Records with modeling code
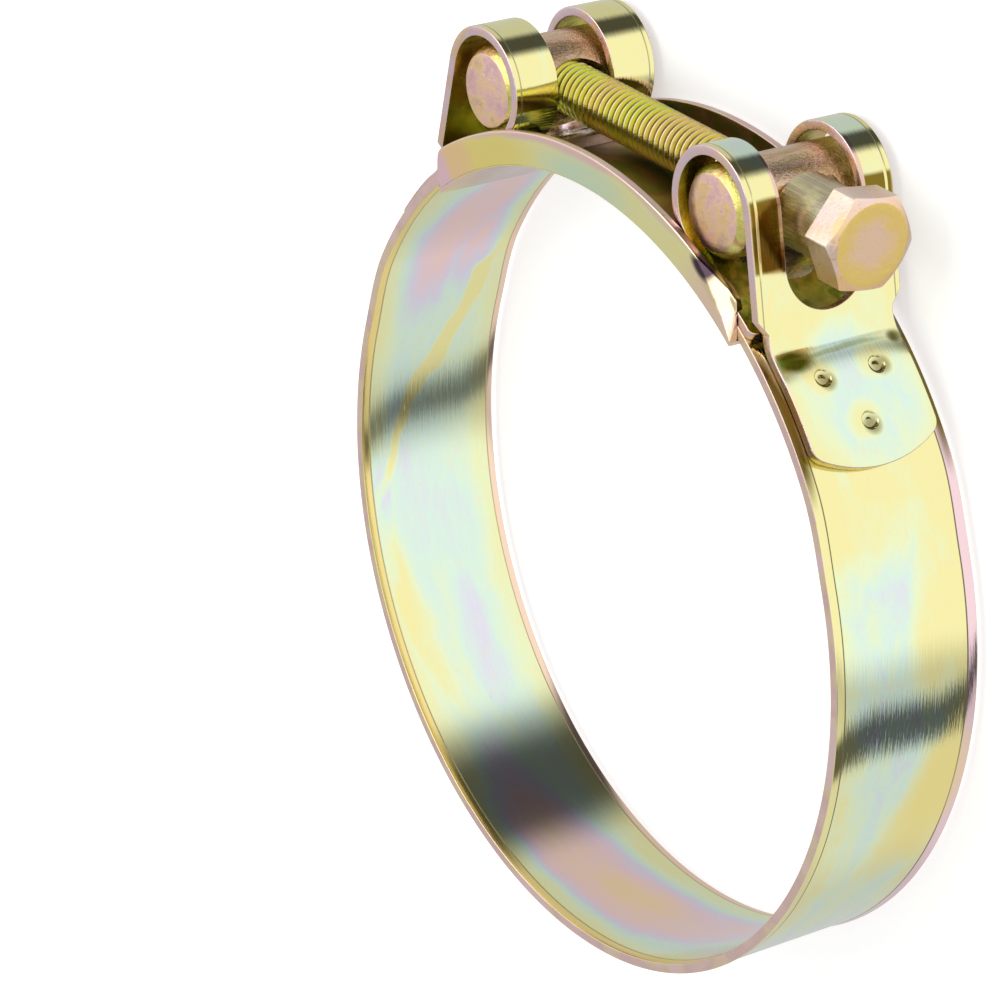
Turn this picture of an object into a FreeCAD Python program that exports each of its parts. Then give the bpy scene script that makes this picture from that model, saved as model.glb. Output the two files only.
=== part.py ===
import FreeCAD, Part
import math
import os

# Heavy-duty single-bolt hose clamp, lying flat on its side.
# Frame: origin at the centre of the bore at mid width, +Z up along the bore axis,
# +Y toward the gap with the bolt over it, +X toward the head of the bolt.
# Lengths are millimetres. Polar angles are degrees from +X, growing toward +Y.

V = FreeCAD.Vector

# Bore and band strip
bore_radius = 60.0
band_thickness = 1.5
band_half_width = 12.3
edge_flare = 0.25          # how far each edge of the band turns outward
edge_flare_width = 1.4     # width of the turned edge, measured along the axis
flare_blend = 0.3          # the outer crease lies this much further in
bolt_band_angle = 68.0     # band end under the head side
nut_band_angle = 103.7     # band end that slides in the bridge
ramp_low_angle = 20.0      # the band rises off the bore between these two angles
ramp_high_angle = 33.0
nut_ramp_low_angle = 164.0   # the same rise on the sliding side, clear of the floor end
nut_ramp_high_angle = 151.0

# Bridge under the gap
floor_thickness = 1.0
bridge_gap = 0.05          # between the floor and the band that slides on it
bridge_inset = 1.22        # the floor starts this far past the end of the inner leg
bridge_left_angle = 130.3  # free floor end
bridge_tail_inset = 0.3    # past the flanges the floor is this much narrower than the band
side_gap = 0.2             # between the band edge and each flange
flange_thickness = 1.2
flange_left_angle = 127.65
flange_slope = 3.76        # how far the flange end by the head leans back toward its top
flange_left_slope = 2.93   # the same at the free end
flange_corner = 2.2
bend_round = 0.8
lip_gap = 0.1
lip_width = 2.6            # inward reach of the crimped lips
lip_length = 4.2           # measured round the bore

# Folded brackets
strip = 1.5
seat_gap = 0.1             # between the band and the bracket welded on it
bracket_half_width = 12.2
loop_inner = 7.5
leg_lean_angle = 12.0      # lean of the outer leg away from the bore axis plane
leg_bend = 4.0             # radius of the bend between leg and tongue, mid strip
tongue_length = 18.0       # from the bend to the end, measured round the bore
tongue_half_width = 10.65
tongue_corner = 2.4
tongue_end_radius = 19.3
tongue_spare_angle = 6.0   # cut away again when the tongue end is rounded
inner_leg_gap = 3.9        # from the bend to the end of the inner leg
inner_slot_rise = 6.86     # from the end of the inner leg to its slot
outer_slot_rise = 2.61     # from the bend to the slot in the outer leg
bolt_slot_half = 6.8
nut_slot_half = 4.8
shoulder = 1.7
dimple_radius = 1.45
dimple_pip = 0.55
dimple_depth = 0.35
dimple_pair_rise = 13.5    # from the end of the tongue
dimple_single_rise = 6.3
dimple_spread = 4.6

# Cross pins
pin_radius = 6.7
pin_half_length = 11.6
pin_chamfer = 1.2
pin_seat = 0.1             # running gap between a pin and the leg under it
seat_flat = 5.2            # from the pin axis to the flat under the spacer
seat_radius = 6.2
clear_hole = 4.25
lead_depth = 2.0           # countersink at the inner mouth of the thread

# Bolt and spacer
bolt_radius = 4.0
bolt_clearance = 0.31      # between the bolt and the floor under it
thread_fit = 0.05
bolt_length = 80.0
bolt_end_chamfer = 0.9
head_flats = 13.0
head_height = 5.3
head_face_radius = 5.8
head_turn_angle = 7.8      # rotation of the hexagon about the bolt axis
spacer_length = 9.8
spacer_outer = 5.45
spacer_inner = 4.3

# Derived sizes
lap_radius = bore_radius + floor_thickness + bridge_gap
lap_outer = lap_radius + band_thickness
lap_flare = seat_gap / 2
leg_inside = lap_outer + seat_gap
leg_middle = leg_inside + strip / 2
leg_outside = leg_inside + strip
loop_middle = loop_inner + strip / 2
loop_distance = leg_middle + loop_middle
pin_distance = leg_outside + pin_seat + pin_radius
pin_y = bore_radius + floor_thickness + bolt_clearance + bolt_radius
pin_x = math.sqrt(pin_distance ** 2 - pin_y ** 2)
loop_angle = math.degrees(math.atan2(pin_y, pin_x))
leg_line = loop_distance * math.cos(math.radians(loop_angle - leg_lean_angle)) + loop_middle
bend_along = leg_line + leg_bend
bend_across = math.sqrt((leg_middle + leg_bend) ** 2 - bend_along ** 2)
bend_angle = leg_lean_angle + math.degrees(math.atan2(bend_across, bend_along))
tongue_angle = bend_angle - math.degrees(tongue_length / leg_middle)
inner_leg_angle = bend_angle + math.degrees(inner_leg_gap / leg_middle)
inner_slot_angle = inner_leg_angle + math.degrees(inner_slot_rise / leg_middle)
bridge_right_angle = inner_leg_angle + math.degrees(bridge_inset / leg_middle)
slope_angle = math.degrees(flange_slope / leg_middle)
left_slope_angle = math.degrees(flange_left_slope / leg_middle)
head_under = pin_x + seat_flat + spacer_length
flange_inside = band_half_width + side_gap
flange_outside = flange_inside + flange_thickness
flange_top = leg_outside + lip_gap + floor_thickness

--

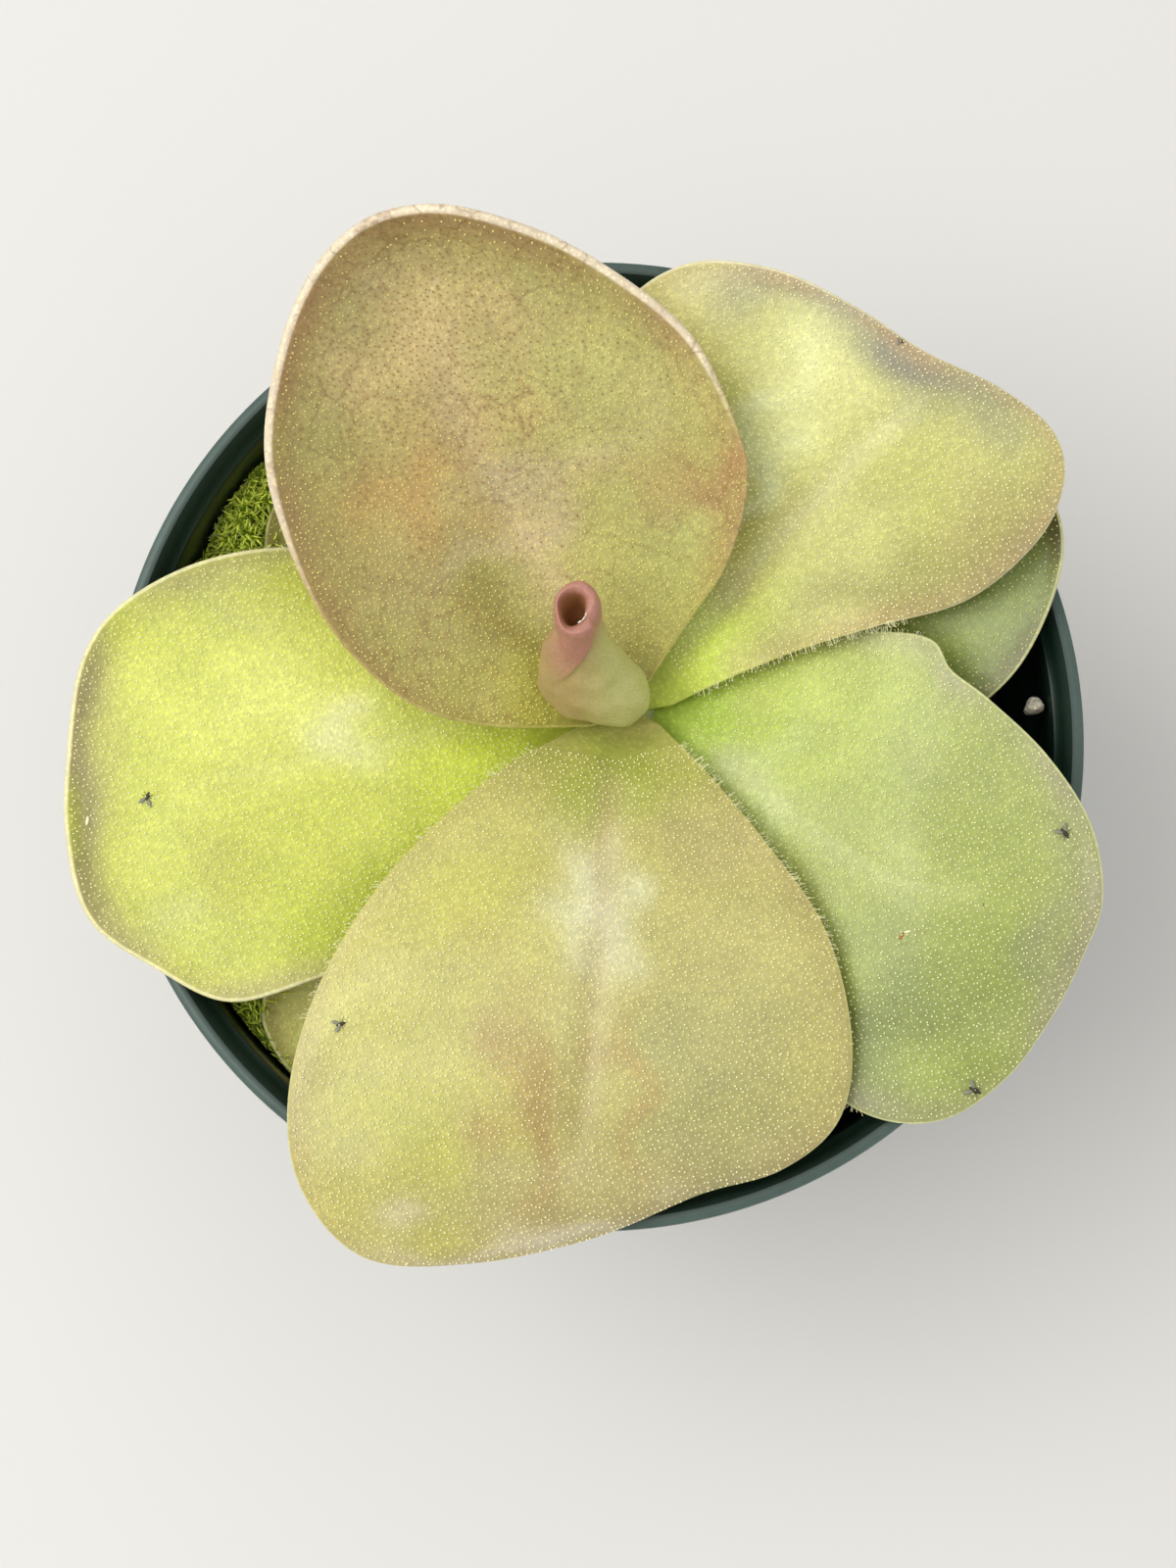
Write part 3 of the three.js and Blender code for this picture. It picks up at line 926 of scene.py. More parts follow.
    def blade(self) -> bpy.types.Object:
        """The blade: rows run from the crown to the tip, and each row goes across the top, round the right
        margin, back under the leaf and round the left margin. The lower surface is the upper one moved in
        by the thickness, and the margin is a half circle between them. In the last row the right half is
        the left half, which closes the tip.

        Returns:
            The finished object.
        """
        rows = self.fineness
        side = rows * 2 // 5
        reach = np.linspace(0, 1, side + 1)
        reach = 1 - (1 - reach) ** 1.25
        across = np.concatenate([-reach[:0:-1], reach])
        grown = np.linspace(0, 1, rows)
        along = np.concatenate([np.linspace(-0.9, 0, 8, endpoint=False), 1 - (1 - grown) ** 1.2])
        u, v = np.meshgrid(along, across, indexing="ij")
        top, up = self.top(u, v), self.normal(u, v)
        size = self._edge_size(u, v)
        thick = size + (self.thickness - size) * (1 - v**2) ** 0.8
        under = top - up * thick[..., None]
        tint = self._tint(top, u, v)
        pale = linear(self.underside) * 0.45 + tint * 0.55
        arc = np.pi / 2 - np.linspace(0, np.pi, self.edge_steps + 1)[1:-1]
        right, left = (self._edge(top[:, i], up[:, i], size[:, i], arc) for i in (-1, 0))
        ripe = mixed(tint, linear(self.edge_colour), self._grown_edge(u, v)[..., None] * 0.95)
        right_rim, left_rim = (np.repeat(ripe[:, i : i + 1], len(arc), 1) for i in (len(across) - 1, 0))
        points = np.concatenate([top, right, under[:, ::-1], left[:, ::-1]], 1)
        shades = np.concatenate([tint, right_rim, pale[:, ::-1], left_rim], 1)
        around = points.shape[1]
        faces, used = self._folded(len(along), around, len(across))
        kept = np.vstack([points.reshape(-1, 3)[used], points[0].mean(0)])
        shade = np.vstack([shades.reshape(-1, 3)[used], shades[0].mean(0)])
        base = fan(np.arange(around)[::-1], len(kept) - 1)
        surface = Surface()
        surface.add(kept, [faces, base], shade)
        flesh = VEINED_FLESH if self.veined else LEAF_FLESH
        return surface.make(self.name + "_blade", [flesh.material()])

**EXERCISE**
Exactly reproduce the stretch from the line with "Turn this picture" through the line with "nut_ramp_high_angle = 151.0", including both ends and nothing else.

**OUTPUT FOR THIS EXERCISE**
Turn this picture of an object into a FreeCAD Python program that exports each of its parts. Then give the bpy scene script that makes this picture from that model, saved as model.glb. Output the two files only.
=== part.py ===
import FreeCAD, Part
import math
import os

# Heavy-duty single-bolt hose clamp, lying flat on its side.
# Frame: origin at the centre of the bore at mid width, +Z up along the bore axis,
# +Y toward the gap with the bolt over it, +X toward the head of the bolt.
# Lengths are millimetres. Polar angles are degrees from +X, growing toward +Y.

V = FreeCAD.Vector

# Bore and band strip
bore_radius = 60.0
band_thickness = 1.5
band_half_width = 12.3
edge_flare = 0.25          # how far each edge of the band turns outward
edge_flare_width = 1.4     # width of the turned edge, measured along the axis
flare_blend = 0.3          # the outer crease lies this much further in
bolt_band_angle = 68.0     # band end under the head side
nut_band_angle = 103.7     # band end that slides in the bridge
ramp_low_angle = 20.0      # the band rises off the bore between these two angles
ramp_high_angle = 33.0
nut_ramp_low_angle = 164.0   # the same rise on the sliding side, clear of the floor end
nut_ramp_high_angle = 151.0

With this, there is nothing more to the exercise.